The risk is dependency. If the international institutions were to withdraw — whether due to geopolitical shifts, financial pressures, or regulatory disagreements — the domestic higher education sector would face a significant capacity gap. The Centennial strategy addresses this by investing in the development of genuinely Emirati institutions that can achieve international standing in their own right, rather than relying indefinitely on foreign brands.
Measuring Progress
The education transformation will be measured by outcomes, not inputs. The key metrics include PISA and TIMSS scores (with a target of reaching the OECD average by 2035 and the top quartile by 2050), research output (measured by publications in top-tier journals, citation impact, and patent filings), Emirati participation in knowledge-intensive private sector roles, employer satisfaction with graduate capabilities, and the emergence of UAE-based universities in global top-100 rankings.
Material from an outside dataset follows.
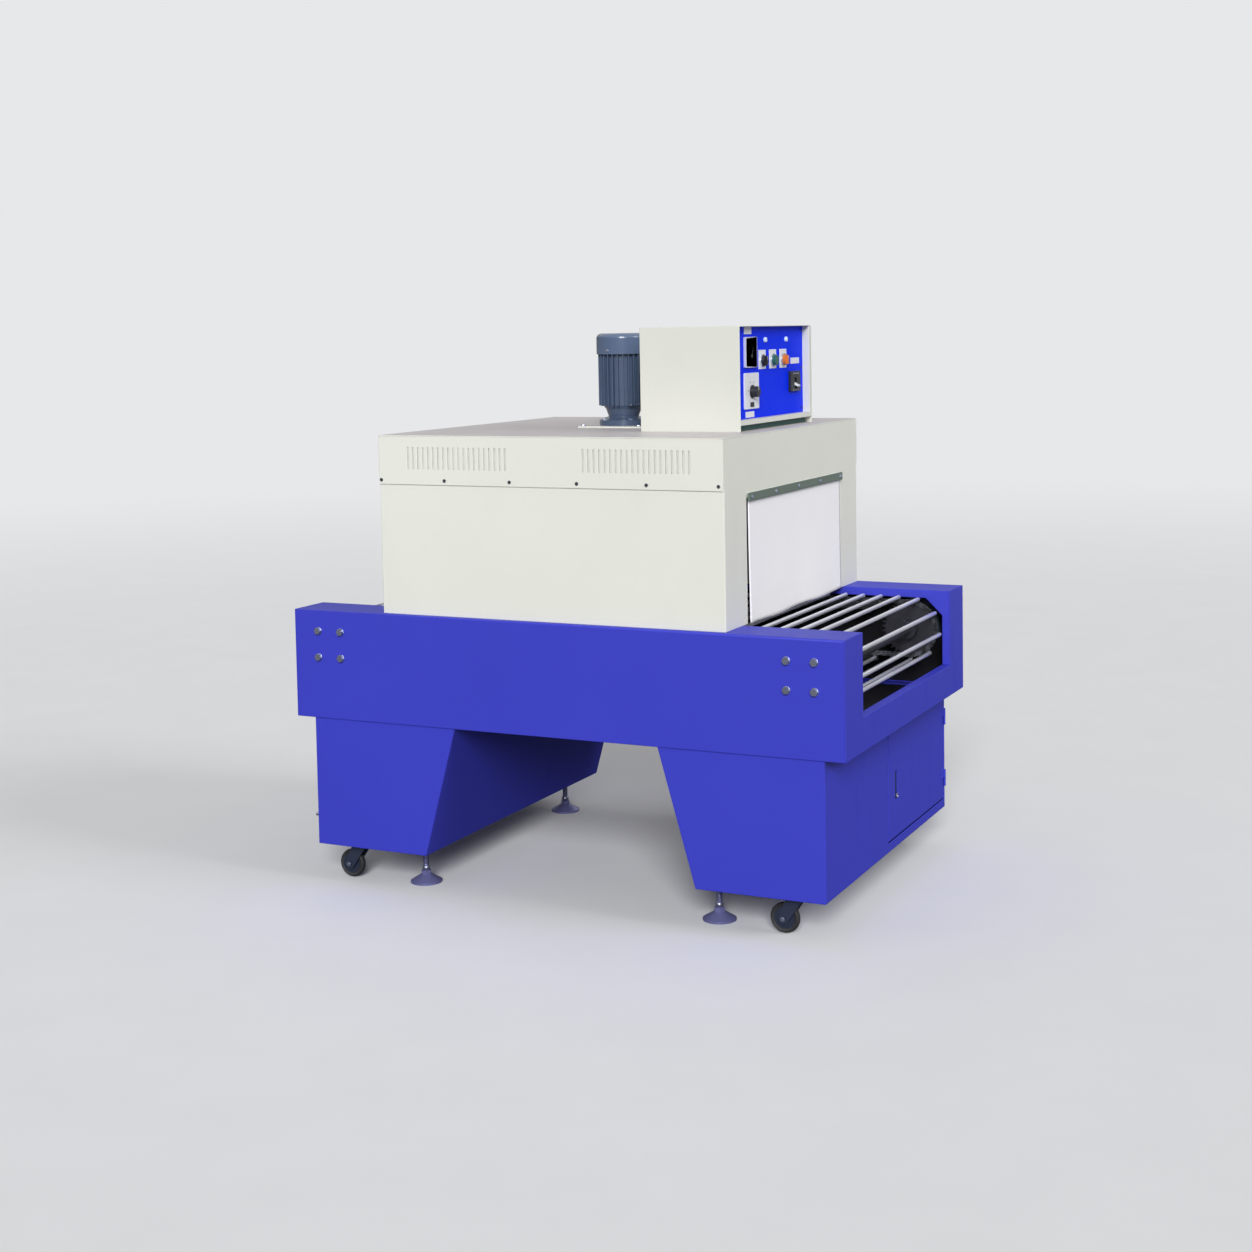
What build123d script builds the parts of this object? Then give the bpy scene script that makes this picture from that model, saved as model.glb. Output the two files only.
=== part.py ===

These are not easy targets. No country has moved from the UAE’s current educational position to the global top tier in less than two generations. Finland’s education revolution took thirty years. South Korea’s took forty. Singapore’s took twenty-five, but under conditions of extreme national urgency and cultural homogeneity that the UAE cannot replicate.
Conclusion
The education transformation is the longest-duration, highest-risk, highest-reward component of the Centennial 2071 strategy. It is also the most consequential. A nation of knowledge producers, capable of generating breakthrough research, building world-class technology, and governing with wisdom and foresight, does not emerge from policy documents. It emerges from classrooms. The UAE has forty-five years until its centennial. The students who will lead the nation in 2071 are being born today. Whether they receive the education capable of realising the Centennial vision will determine everything.